The International Comparison Program, in which ECLAC participates, released new results for the 2021 cycle.

The International Comparison Program (ICP), in which the Economic Commission for Latin America and the Caribbean (ECLAC) participates, today published the new Purchasing Power Parities (PPP) for the 2021 cycle.

According to the results of the 2021 cycle, Latin America and the Caribbean represent 7.3% of global Gross Domestic Product (GDP) and 8% of the world's population. This report is based on data collected during the 2021 cycle, in collaboration with the Economic Commission for Latin America and the Caribbean (ECLAC).

The results show that the size of the world economy was almost 152.4 trillion dollars measured in PPP terms. More than half of the total global production came from low- and middle-income economies.

The world's largest economy in 2021 was China, with a GDP measured in PPP of 28.8 trillion dollars, representing 18.9% of global GDP. The United States occupied the second position, with almost 23.6 trillion dollars (15.5% of global GDP), while India's economy ranked third, with 11.0 trillion dollars, representing 7.2%. These three economies accounted for 41% of the world's population and 42% of global GDP based on PPP.

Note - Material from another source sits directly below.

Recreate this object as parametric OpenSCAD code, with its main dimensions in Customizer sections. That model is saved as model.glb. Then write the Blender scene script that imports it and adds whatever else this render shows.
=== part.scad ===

In Latin America and the Caribbean, Brazil, with 3.7 trillion dollars, and Mexico, with 2.7 trillion, were the two largest economies in the region. Together, they contributed 57% of the region's GDP, which in turn contributed 7.3% of global GDP.

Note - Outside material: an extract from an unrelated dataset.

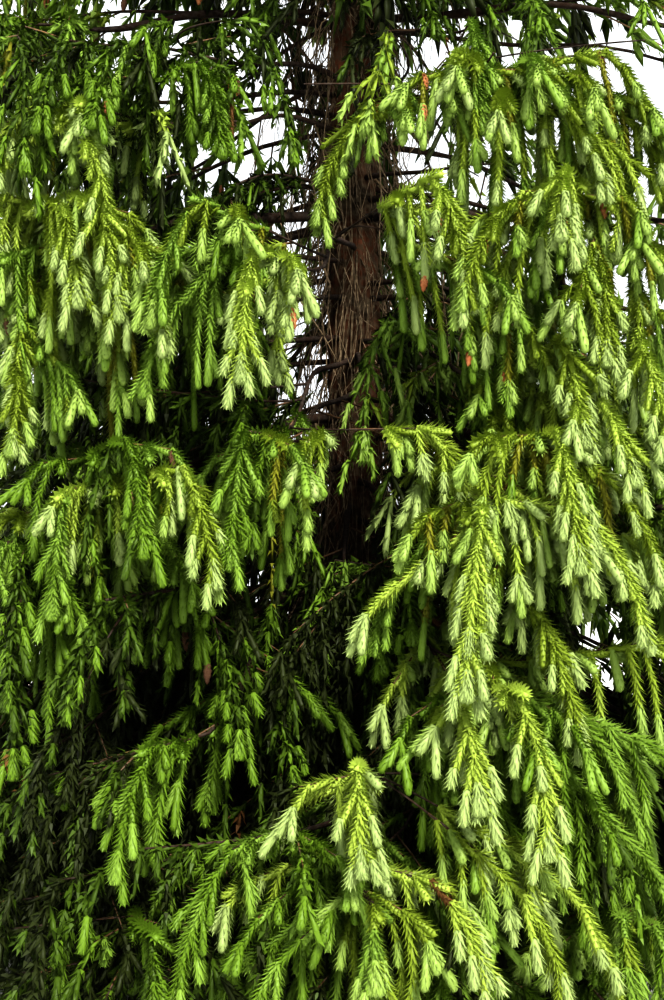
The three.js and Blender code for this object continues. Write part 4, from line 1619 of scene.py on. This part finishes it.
def cone_template():
    """Corners and triangles of one cone that hangs along Z."""
    corners, faces = [(0.0, 0.0, 0.0)], []
    for ring in range(CONE_RINGS):
        share = (ring + CONE_FIRST_RING) / CONE_RINGS
        swell = math.sin(math.pi * min(1.0, CONE_SWELL[0] + CONE_SWELL[1] * share)) ** CONE_PLUMPNESS
        radius = CONE_RADIUS * swell * CONE_RIDGES[ring % 2]
        for k in range(CONE_SIDES):
            turn = 2 * math.pi * (k + 0.5 * (ring % 2)) / CONE_SIDES
            corners.append((radius * math.cos(turn), radius * math.sin(turn), CONE_LENGTH * share))
    corners.append((0.0, 0.0, CONE_LENGTH))
    tip = len(corners) - 1
    last = tip - CONE_SIDES
    for k in range(CONE_SIDES):
        beyond = (k + 1) % CONE_SIDES
        faces.append((0, 1 + beyond, 1 + k))
        faces.append((tip, last + k, last + beyond))
        for ring in range(CONE_RINGS - 1):
            here, below = 1 + ring * CONE_SIDES, 1 + (ring + 1) * CONE_SIDES
            faces.append((here + k, here + beyond, below + k))
            faces.append((here + beyond, below + beyond, below + k))
    return np.array(corners), np.array(faces)


def cone_piece(name, places, browns):
    """Cones hung from their places, each with its own tilt, turn and size."""
    corners, faces = cone_template()
    heap = Heap()
    for place in places:
        tilt = dice.uniform(0, CONE_TILT)
        turn = dice.uniform(0, ANY_TURN)
        size = dice.uniform(*CONE_SIZES)
        down = np.array((math.sin(tilt) * math.cos(turn), math.sin(tilt) * math.sin(turn), -math.cos(tilt)))
        side = np.cross(down, ACROSS_CONE)
        side /= np.linalg.norm(side)
        axes = np.stack([side, np.cross(down, side), down])
        heap.add(corners * size @ axes + place, faces)
    piece = mesh_piece(name, *heap.arrays(), bark_material(name, browns, CONE_SCALE))
    return wear(piece, "bough_bark", *TREE_MASSES)


red_places = [foremost(*pixel) for pixel in SEEN_CONES]
old_places = [foremost(*pixel) for pixel in SEEN_OLD_CONES]
outer_tips = [tip for tip in strand_tips if tip[2] > LOWEST_CONE]
for place in dice.sample(outer_tips, OTHER_CONES):
    (red_places if dice.random() < RED_SHARE else old_places).append(place)
cone_piece("red_cones", red_places, RED_BROWNS)
cone_piece("old_cones", old_places, OLD_BROWNS)
print(len(red_places), "red cones,", len(old_places), "old cones")

# %% [markdown]
# The last step measures the dressed tree against the solid model and closes the frame.

# %% Sizes and finish
deselect()
low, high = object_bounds()
{"cad": [list(CAD_LOW), list(CAD_HIGH)], "visual": [list(low), list(high)]}
print("dressed tree from", tuple(round(v, 2) for v in low), "to", tuple(round(v, 2) for v in high))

The ICP is one of the most important global statistical initiatives, coordinated by the World Bank under the auspices of the United Nations Statistical Commission. The 2021 ICP cycle is the tenth comparison conducted since the initiative's launch more than 50 years ago, providing information on 176 participating economies, including 39 countries in Latin America and the Caribbean.

ECLAC has coordinated the implementation of the Program in the region since 2011, although its participation dates to 2005.

According to these results, globally, the average real GDP per capita for all participating countries was approximately $20,271 in 2021. The highest level was found in North America (over $69,423), while the lowest was recorded in Sub-Saharan Africa (a little over $4,430). Around three-quarters of the world's population live in economies with per capita spending below the global average.

For the Latin America and the Caribbean region, GDP per capita averaged $18,560, below the global average of $20,271, with significant heterogeneity among the countries.

The report adds that the average material well-being, calculated by the Actual Individual Consumption (AIC) per capita, was $13,842 for the region, slightly above the global average of $12,948.

Additionally, detailed information is presented on other components of expenditure, such as investment. In per capita terms, high-income economies spent 2.6 times the global average on investment, while upper-middle-income economies were slightly above the global average. Lower-middle-income economies spent around one-third, and low-income economies less than one-tenth of the global average per capita investment expenditure.

The complete set of data referring to GDP and its main components (household and government consumption expenditures, gross fixed capital formation, and internal absorption) can be found on the World Bank's website dedicated to ICP results.

During the second half of 2024, ECLAC will publish a detailed analysis with the results of this cycle for the Latin America and Caribbean region, including a description of the methodologies used.